Generally speaking, the following are considered sex offenses under SORNA:
- SEXUAL ACTS AND SEXUAL CONTACT OFFENSES. These include criminal offenses that have an element involving a sexual act or sexual contact with another. The offenses covered include all sexual offenses whose elements involve: (i) any type or degree of genital, oral, or anal penetration, or (ii) any sexual touching of or contact with a person’s body, either directly or through the clothing.
- SPECIFIED OFFENSES AGAINST MINORS. A criminal offense against a minor that involves any of the following:
- Non-Parental Kidnapping
- Non-Parental false imprisonment
- Solicitation to engage in sexual conduct
- Use in a sexual performance
- Solicitation to practice prostitution
- Video voyeurism
- Possession, production, or distribution of child pornography
- Criminal sexual conduct involving a minor
- Use of the internet to facilitate criminal sexual conduct involving a minor
- Any conduct that by its nature is a sex offense against a minor
- SPECIFIED FEDERAL OFFENSES. These include the following specific offenses:
- 18 U.S.C. §1591 (Sex Trafficking of Children)
- 18 U.S.C. §2241 (Aggravated Sexual Abuse)
- 18 U.S.C. §2242 (Sexual Abuse)
- 18 U.S.C. §2243 (Sexual Abuse of a Minor or Ward)
- 18 U.S.C. §2244 (Abusive Sexual Contact)
- 18 U.S.C. §2245 (Offenses Resulting in Death)
- 18 U.S.C. §2251 (Sexual Exploitation of Children)
- 18 U.S.C. §2251A (Selling or Buying of Children)
- 18 U.S.C. §2252 (Material Involving the Sexual Exploitation of Minors)
- 18 U.S.C. §2252A (Material Containing Child Pornography)
- 18 U.S.C. §2252B (Misleading Domain Names on the Internet)
- 18 U.S.C. §2252C (Misleading Words or Digital Images on the Internet)
- 18 U.S.C. §2260 (Production of Sexually Explicit Depictions of a Minor for Import in to the United States)
- 18 U.S.C. §2421 (Transportation of a Minor for Illegal Sexual Activity)
- 18 U.S.C. §2422 (Coercion and Enticement of a Minor for Illegal Sexual Activity
- 18 U.S.C. §2423 (Transportation of Minors for Illegal Sexual Activity, Travel With the Intent to Engage in Illicit Sexual Conduct with a Minor, Engaging in Illicit Sexual Conduct in Foreign Places))
- 18 U.S.C. §2424 (Failure to File Factual Statement about an Alien Individual)
- 18 U.S.C. §2425 (Transmitting Information about a Minor to further Criminal Sexual Conduct)
- SPECIFIED MILITARY OFFENSES. These include sex offenses under the Uniform Code of Military Justice, as specified by the Secretary of Defense.
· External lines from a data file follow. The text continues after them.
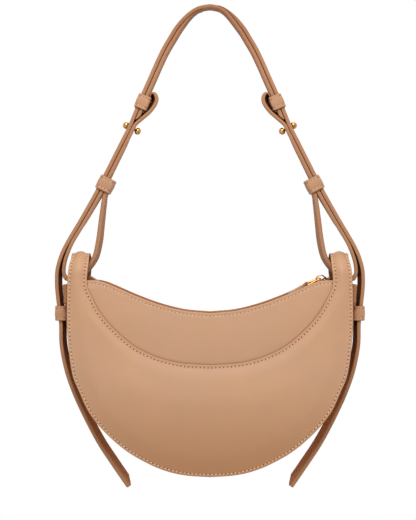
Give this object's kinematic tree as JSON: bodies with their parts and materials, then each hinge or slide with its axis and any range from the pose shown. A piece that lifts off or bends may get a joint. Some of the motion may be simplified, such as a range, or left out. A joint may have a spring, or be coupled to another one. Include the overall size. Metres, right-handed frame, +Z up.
{
  "type": "half moon bag",
  "caption": "Crescent shoulder bag of smooth leather with a curved zip between its horns and a handle of layered flat straps, keepers and ball studs.",
  "frame": {"origin": "under the middle of the handle's crown, where a hook or shoulder carries the bag", "axes": "+Z up along the hanging bag, the front faces -Y, +X to the right seen from the front"},
  "size_m": [0.2588, 0.065, 0.4052],
  "materials": {
    "bag_leather": "smooth satin calf leather, tan",
    "strap_leather": "smooth leather with painted edges, tan",
    "lining_cloth": "woven cotton lining",
    "zip_tape": "woven zip tape",
    "foam": "thin felted foam, hidden",
    "board": "fibre board, hidden",
    "gold_metal": "polished gold-coloured metal"
  },
  "bodies": {
    "handle": {"long_strap_left": "strap_leather", "long_strap_right": "strap_leather", "handle_ply_left": "strap_leather", "loop_strap_left": "strap_leather", "loop_strap_right": "strap_leather", "upper_keeper_left": "bag_leather", "upper_keeper_right": "bag_leather", "stud_post_left": "gold_metal", "stud_post_right": "gold_metal", "stud_ball_left": "gold_metal", "stud_ball_right": "gold_metal"},
    "keeper_left": {"lower_keeper_left": "bag_leather"},
    "keeper_right": {"lower_keeper_right": "bag_leather"},
    "bag": {"front_panel": "bag_leather", "back_panel": "bag_leather", "front_padding": "foam", "back_padding": "foam", "front_yoke": "bag_leather", "back_yoke": "bag_leather", "gusset": "bag_leather", "base_board": "board", "front_lining": "lining_cloth", "back_lining": "lining_cloth", "gusset_lining": "lining_cloth", "inner_pocket": "lining_cloth", "horn_lining_left": "bag_leather", "horn_lining_right": "bag_leather", "horn_floor_left": "bag_leather", "horn_floor_right": "bag_leather", "zip_tape_front": "zip_tape", "zip_tape_back": "zip_tape", "zip_teeth_front": "gold_metal", "zip_teeth_back": "gold_metal", "zip_end_stops": "gold_metal", "zip_end_tab_left": "bag_leather", "zip_end_tab_right": "bag_leather", "side_strap_left": "strap_leather", "side_strap_right": "strap_leather", "side_keeper_left": "bag_leather", "side_keeper_right": "bag_leather", "side_tab_left": "bag_leather", "side_tab_right": "bag_leather"},
    "tail_left": {"strap_tail_left": "strap_leather"},
    "tail_right": {"strap_tail_right": "strap_leather"},
    "slider": {"zip_slider": "gold_metal"},
    "link": {"pull_link": "gold_metal"},
    "pull": {"pull_tab": "bag_leather"}
  },
  "joints": [
    {"name": "bag_swing", "type": "hinge", "parent": "handle", "child": "bag", "pos_m": [0, 0, -0.22489], "axis": [1, 0, 0], "range_deg": [-15, 15]},
    {"name": "zip_travel", "type": "hinge", "parent": "bag", "child": "slider", "pos_m": [0, 0, -0.06841], "axis": [0, 1, 0], "range_deg": [0, 50]},
    {"name": "link_lift", "type": "hinge", "parent": "slider", "child": "link", "pos_m": [0.09219, 0, -0.22707], "axis": [0, 1, 0], "range_deg": [0, 80]},
    {"name": "pull_lift", "type": "hinge", "parent": "link", "child": "pull", "pos_m": [0.08101, 0, -0.23267], "axis": [0, 1, 0], "range_deg": [0, 35]},
    {"name": "tail_left_swing", "type": "hinge", "parent": "bag", "child": "tail_left", "pos_m": [-0.12421, 0, -0.26839], "axis": [0, 1, 0], "range_deg": [0, 40], "stiffness_Nm_per_rad": 0.02, "springref_deg": -11.46},
    {"name": "tail_right_swing", "type": "hinge", "parent": "bag", "child": "tail_right", "pos_m": [0.12421, 0, -0.26839], "axis": [0, -1, 0], "range_deg": [0, 40], "stiffness_Nm_per_rad": 0.02, "springref_deg": -11.46},
    {"name": "keeper_left_slide", "type": "slide", "parent": "handle", "child": "keeper_left", "axis": [0.4505, 0, 0.8928], "range_m": [0, 0.018]},
    {"name": "keeper_right_slide", "type": "slide", "parent": "handle", "child": "keeper_right", "axis": [-0.4505, 0, 0.8928], "range_m": [0, 0.018]}
  ]
}
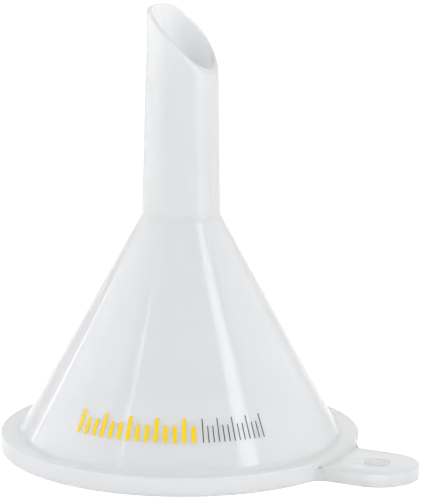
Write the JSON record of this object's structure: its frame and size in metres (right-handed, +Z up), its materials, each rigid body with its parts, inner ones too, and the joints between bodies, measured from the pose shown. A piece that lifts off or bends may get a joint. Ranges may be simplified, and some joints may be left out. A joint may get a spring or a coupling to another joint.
{
  "type": "small bottle funnel",
  "caption": "Small translucent plastic funnel with a flat rim, a round-ended hanging tab, a conical bowl and a slender spout cut at a slant.",
  "frame": {"origin": "on the funnel's axis, in the plane of the rim's underside, at the centre of the mouth", "axes": "+Z up the axis from the mouth to the spout's tip; +X towards the hanging tab, which is also the low side of the spout's slanted cut"},
  "size_m": [0.0429, 0.035, 0.0436],
  "materials": {
    "moulding": "translucent natural polypropylene, satin",
    "yellow_ink": "printed ink, satin",
    "grey_ink": "printed ink, satin"
  },
  "bodies": {
    "root": {"rim_flange": "moulding", "hang_tab": "moulding", "bowl_cone": "moulding", "spout_tube": "moulding", "spout_tip": "moulding", "bold_print": "yellow_ink", "fine_print": "grey_ink"}
  },
  "joints": []
}
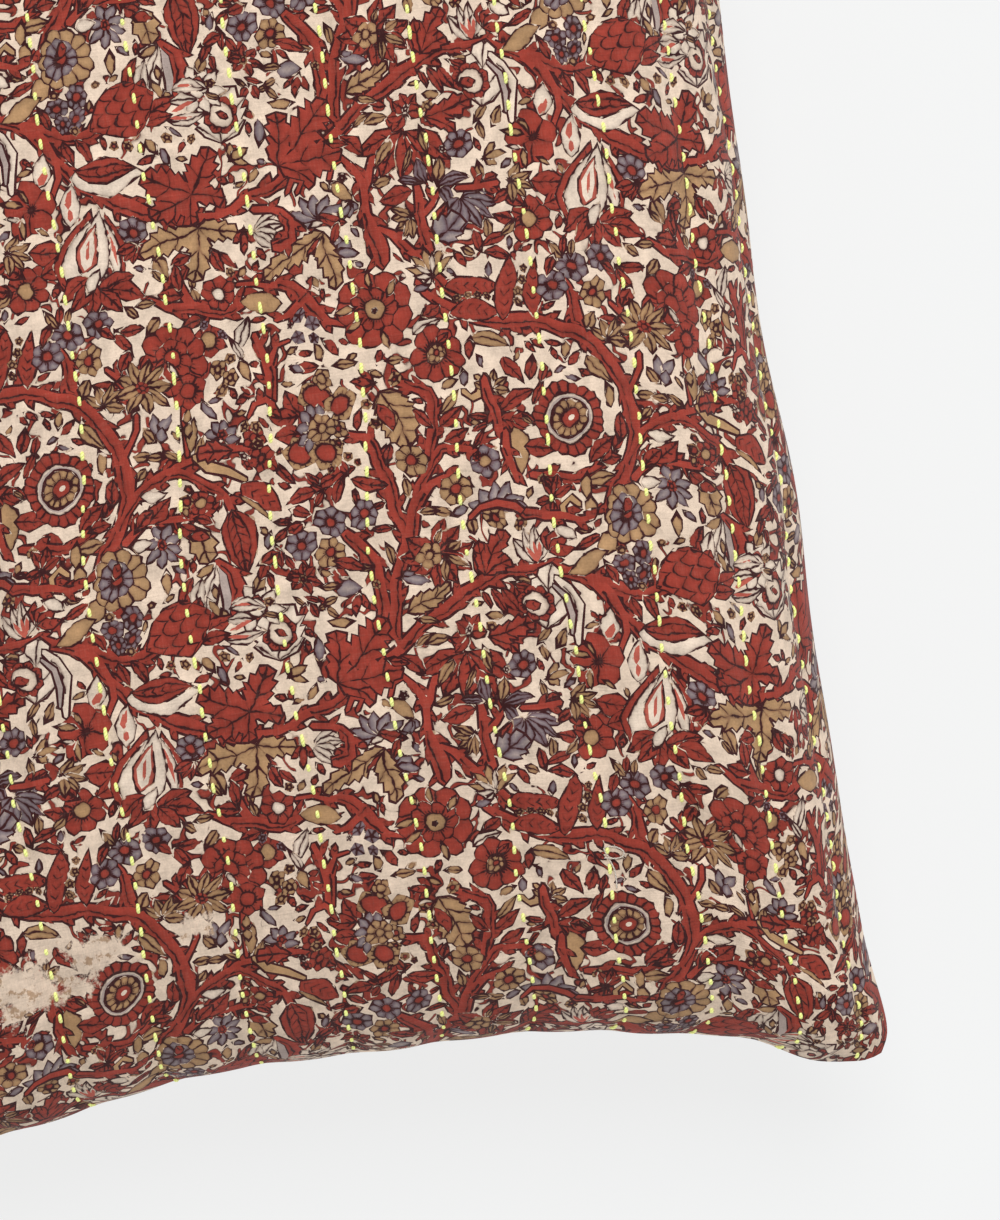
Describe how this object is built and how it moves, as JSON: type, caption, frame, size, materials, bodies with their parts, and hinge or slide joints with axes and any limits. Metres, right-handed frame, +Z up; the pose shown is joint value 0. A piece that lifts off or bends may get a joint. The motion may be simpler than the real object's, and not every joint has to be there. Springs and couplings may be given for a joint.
{
  "type": "lumbar pillow",
  "caption": "Oblong filled cotton pillow with a knife-edge seam, drawn-in sides, turned corners and rows of running stitch along its length.",
  "frame": {"origin": "on the floor under the middle of the pillow", "axes": "+X along the pillow, +Y across it, +Z up through its crown"},
  "size_m": [0.5956, 0.2798, 0.104],
  "materials": {
    "printed_cotton": "thin block-printed cotton, matt",
    "kantha_thread": "soft twisted cotton thread"
  },
  "bodies": {
    "root": {"pillow": "printed_cotton"}
  },
  "joints": []
}
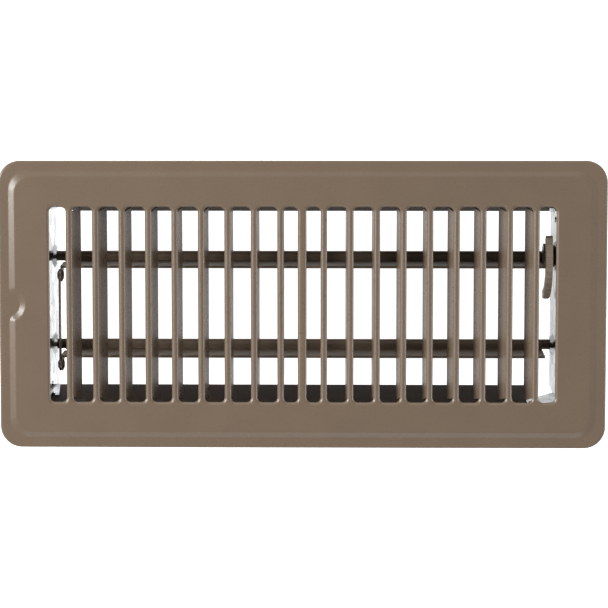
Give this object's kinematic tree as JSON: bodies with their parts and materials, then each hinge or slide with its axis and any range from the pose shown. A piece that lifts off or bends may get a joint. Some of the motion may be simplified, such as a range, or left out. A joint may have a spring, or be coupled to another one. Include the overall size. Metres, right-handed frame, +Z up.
{
  "type": "louvred floor grille",
  "caption": "Rectangular stamped steel floor grille with folded vanes, a drop-in damper box and a two-blade damper worked by a ribbed thumb lever.",
  "frame": {"origin": "centre of the face plate on the floor plane, the plane of the rim's lower edge", "axes": "+X along the length towards the thumb lever, +Y across the width towards the rear blade, +Z up out of the floor"},
  "size_m": [0.292, 0.1386, 0.0543],
  "materials": {
    "taupe_enamel": "satin",
    "dark_enamel": "satin",
    "galvanised_steel": "bright",
    "dark_steel": "satin",
    "rivet_steel": "satin",
    "lever_plastic": "satin",
    "washer_fibre": "matte"
  },
  "bodies": {
    "grille": {"face_plate": "taupe_enamel", "side_wall_front": "dark_enamel", "side_wall_rear": "dark_enamel", "end_wall_left": "galvanised_steel", "end_wall_right": "galvanised_steel", "corner_rivets": "rivet_steel"},
    "damper_rear": {"blade_rear": "dark_enamel", "pivot_pin_rear_left": "dark_steel", "pivot_pin_rear_right": "dark_steel", "thumb_lever": "lever_plastic", "lever_rivet": "rivet_steel", "friction_washer": "washer_fibre", "link_rivet_rear": "dark_steel", "link_washer_rear": "rivet_steel"},
    "damper_front": {"blade_front": "dark_enamel", "pivot_pin_front_left": "dark_steel", "pivot_pin_front_right": "dark_steel", "link_rivet_front": "dark_steel", "link_washer_front": "rivet_steel"},
    "link": {"tie_link": "rivet_steel"}
  },
  "joints": [
    {"name": "damper_rear_pivot", "type": "hinge", "parent": "grille", "child": "damper_rear", "pos_m": [0, 0.02185, -0.028], "axis": [-1, 0, 0], "range_deg": [0, 95]},
    {"name": "damper_front_pivot", "type": "hinge", "parent": "grille", "child": "damper_front", "pos_m": [0, -0.02185, -0.028], "axis": [-1, 0, 0], "range_deg": [0, 95]},
    {"name": "link_rear_pivot", "type": "hinge", "parent": "damper_rear", "child": "link", "pos_m": [-0.1185, 0.01335, -0.0111], "axis": [-1, 0, 0], "range_deg": [-95, 0]}
  ],
  "couplings": [
    {"joint": "damper_front_pivot", "follows": "damper_rear_pivot", "ratio": 1},
    {"joint": "link_rear_pivot", "follows": "damper_rear_pivot", "ratio": -1}
  ]
}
These offenses are primarily located at 28 C.F.R. §571.72(b).
- ATTEMPTS AND CONSPIRACIES. These include attempts and conspiracies to commit offenses that are otherwise covered by the definition of "sex offenses."
See Part IV.A-D of the Final Guidelines for more detail.
SORNA section 111(5)(C) addresses the minimum standards for requiring sex offender registration for consensual sexual conduct under the Adam Walsh Act. SORNA does NOT require registration in the following situations: 1) If both participants are adults, and neither is under the custodial authority of the other (e.g., inmate/prison guard) and the conduct was consensual, then this conduct does not constitute a registerable sex offense for purposes of the Adam Walsh Act. 2) With respect acts involving at least one minor (person under 18) who engages in consensual sexual conduct, the following minimum standards apply: Where both participants are at least 13 years old and neither participant is more than 4 years older than the other, a sex offense conviction based on consensual sexual conduct does not require registration under the Adam Walsh Act. In all situations, jurisdictions have discretion to exceed the minimum standards of SORNA and require registration upon convictions based on consensual sexual conduct.
A sex offender is "convicted" for SORNA purposes if the sex offender has been subject to penal consequences based on the conviction, however it may be styled. Likewise, the sealing of a criminal record or other action that limits the publicity or availability of conviction information, but does not deprive the conviction of continuing legal validity, does not change its status as a "conviction" for purposes of SORNA.
"Convictions" for SORNA purposes include convictions of juveniles who are prosecuted as adults. It does not include juvenile delinquency adjudications, except under the circumstances specified in 42 U.S.C. §16911(8), which stipulate juvenile registration only if the juvenile was at least 14 years old at the time of the offense and was adjudicated delinquent for committing (or attempting or conspiring to commit) a sexual act with another by force, by the threat of serious violence, or by rendering unconscious or drugging the victim.
See Part IV.A of the Final Guidelines for more detail.